-- begin --

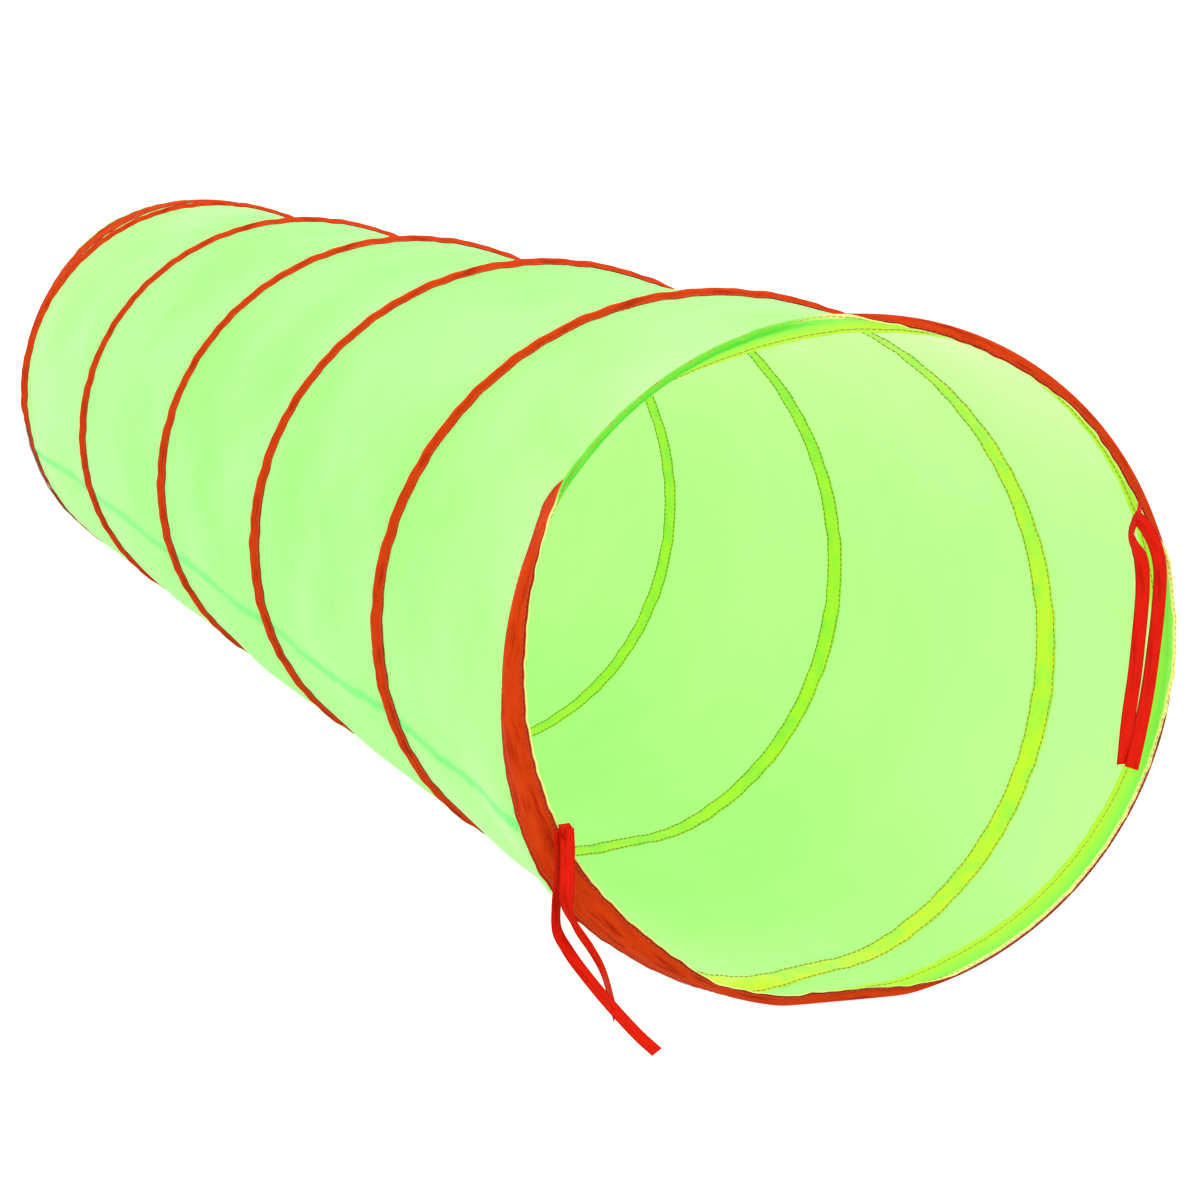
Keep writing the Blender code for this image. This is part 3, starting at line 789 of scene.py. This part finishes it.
def join_rows(name, rows):
    """One mesh from rows of stitches: starts, ends, the way out, and 1 for outside or -1 for inside."""
    starts, ends, outs, outsides = zip(*rows)
    inside = np.concatenate([np.full(len(out), float(outside < 0)) for out, outside in zip(outs, outsides)])
    return stitch_mesh(name, np.concatenate(starts), np.concatenate(ends), np.concatenate(outs), inside)


def stitch_shares(radius, outside):
    """Start and end of every stitch round the tunnel, as shares of a turn. The inside ones lie between."""
    length = 2 * math.pi * radius
    count = int(length / STITCH_PITCH)
    first = np.arange(count) / count
    phase = 0.5 * STITCH_PITCH / length * (outside < 0)
    return first + phase, first + STITCH_LENGTH / length + phase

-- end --

* _Problem to work on_
Using the data above, return each line exactly as written.

* _Result_
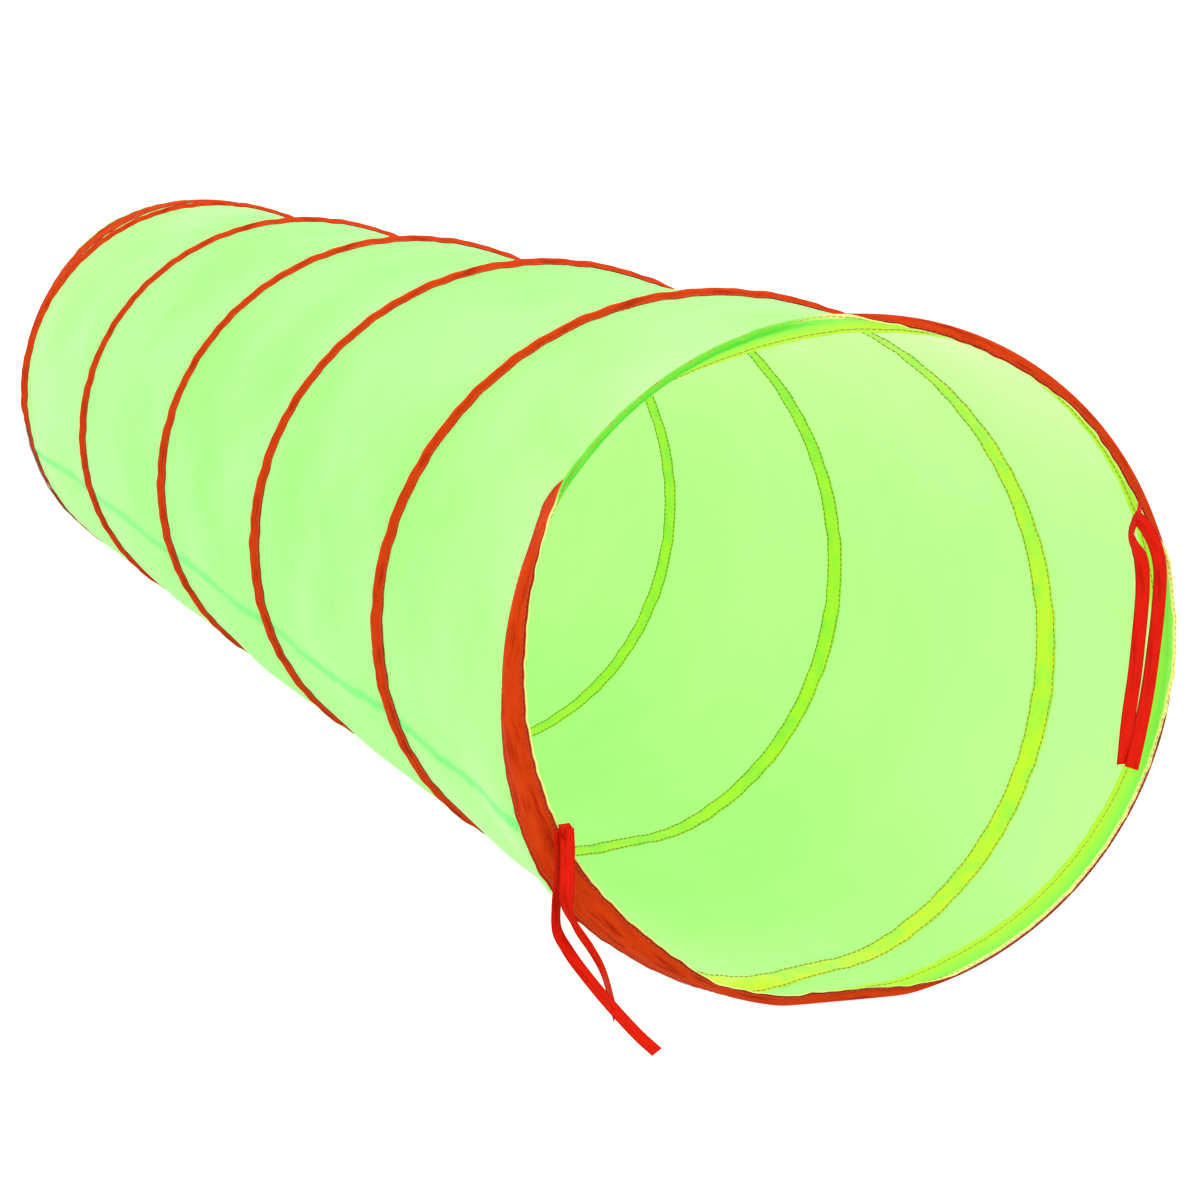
Keep writing the Blender code for this image. This is part 3, starting at line 789 of scene.py. This part finishes it.
def join_rows(name, rows):
    """One mesh from rows of stitches: starts, ends, the way out, and 1 for outside or -1 for inside."""
    starts, ends, outs, outsides = zip(*rows)
    inside = np.concatenate([np.full(len(out), float(outside < 0)) for out, outside in zip(outs, outsides)])
    return stitch_mesh(name, np.concatenate(starts), np.concatenate(ends), np.concatenate(outs), inside)


def stitch_shares(radius, outside):
    """Start and end of every stitch round the tunnel, as shares of a turn. The inside ones lie between."""
    length = 2 * math.pi * radius
    count = int(length / STITCH_PITCH)
    first = np.arange(count) / count
    phase = 0.5 * STITCH_PITCH / length * (outside < 0)
    return first + phase, first + STITCH_LENGTH / length + phase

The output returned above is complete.